Over the last four years, Kiko and Abbott’s decision-making has severely restricted federal employees’ statutory right to bargain, scaled back management’s duty to bargain, and limited negotiability over telework and unions’ ability to initiate bargaining over work conditions. During the time that Kiko and Abbott have formed a majority on the FLRA, the dissenting voice on the FLRA board has been Member and now Chair DuBester, whose minority opinions have applied sound reasoning and relied on well-established precedent.

 

House Government Operations Subcommittee Chair Gerald Connolly's letter from November 2020 objects to "three radical policy decisions" from Member Abbott and Chair/Member Duffy:  "The Republican two-member majority discarded decades of labor-management relations precedent and violated their own rules to achieve the goal of limiting collective bargaining for the almost 1.2 million federal employees represented by federal employee unions... For those reasons, these recent decisions issued by a two-to-one Republican majority at the close of the Trump administration should be reconsidered in the future and overturned to reinstate precedents and customary practices that have governed these issues for decades.”   

 

The U.S. Circuit Court for the District of Columbia has vacated five significant decisions in which Kiko and Abbott formed a majority on. Strikingly, in each of these D.C. Circuit Court rulings, the court has admonished Kiko and Abbott for misunderstanding legal concepts and arriving at arbitrary decisions that inappropriately set aside precedent.  In a 2020, D.C. Circuit Court decision noted that Abbott and Kiko “engage[d] in a type of circular reasoning that has been criticized by the U.S. Supreme Court'' when they misapplied basic precedent in their FLRA decision regarding the difference between the phrases “terms and conditions of employment” and “working conditions” (AFGE Local 1929 v FLRA, 961 F.3d 452, D.C. Cir. 6/9/2020). More recently, the D.C. Circuit described a 2020 policy statement advanced by Kiko and Abbott that removed union’s right to seek mid-term bargaining based on reasoning that is “a non sequitur” (AFGE v FLRA, No. 20-1398, D.C. Cir. 1/28/2022).
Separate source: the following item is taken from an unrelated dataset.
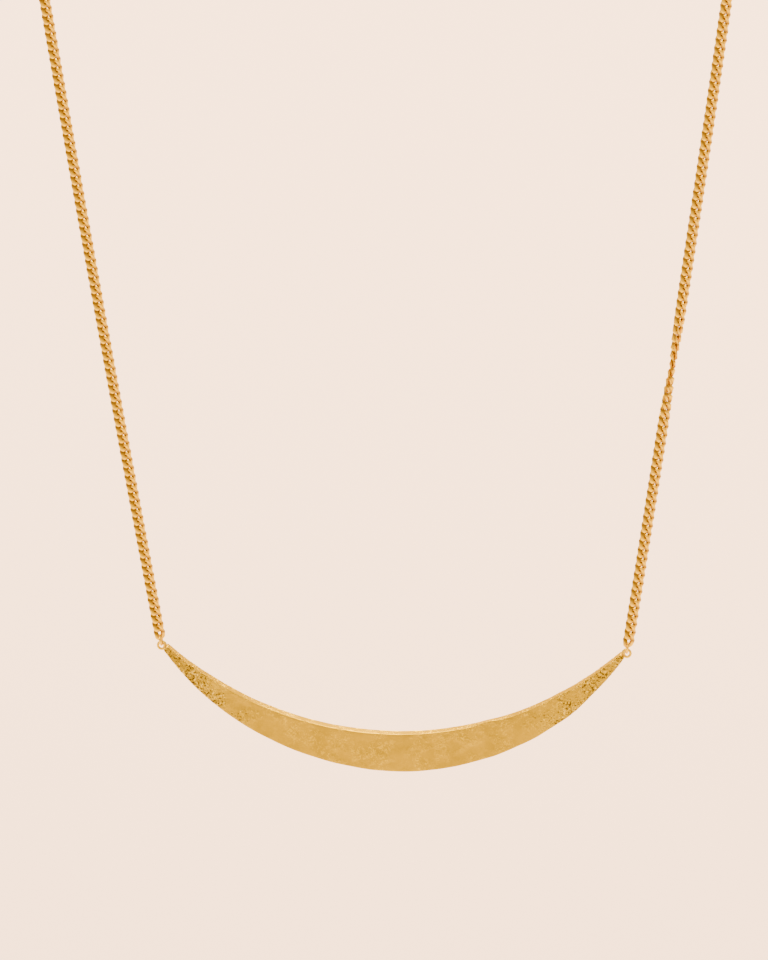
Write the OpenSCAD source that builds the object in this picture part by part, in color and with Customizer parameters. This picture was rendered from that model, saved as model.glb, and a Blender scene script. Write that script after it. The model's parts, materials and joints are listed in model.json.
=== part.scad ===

A further example of Kiko and Abbott’s poorly reasoned decisions is the D.C. Circuit vacated another policy statement and explained, “The cursory policy statement that the FLRA issued to justify its choice to abandon thirty-five years of precedent promoting and applying the de minimis standard and to adopt the previously rejected substantial-impact test is arbitrary and capricious” (AFGE v FLRA, No. 20-1396, D.C. Cir. 2/1/2022).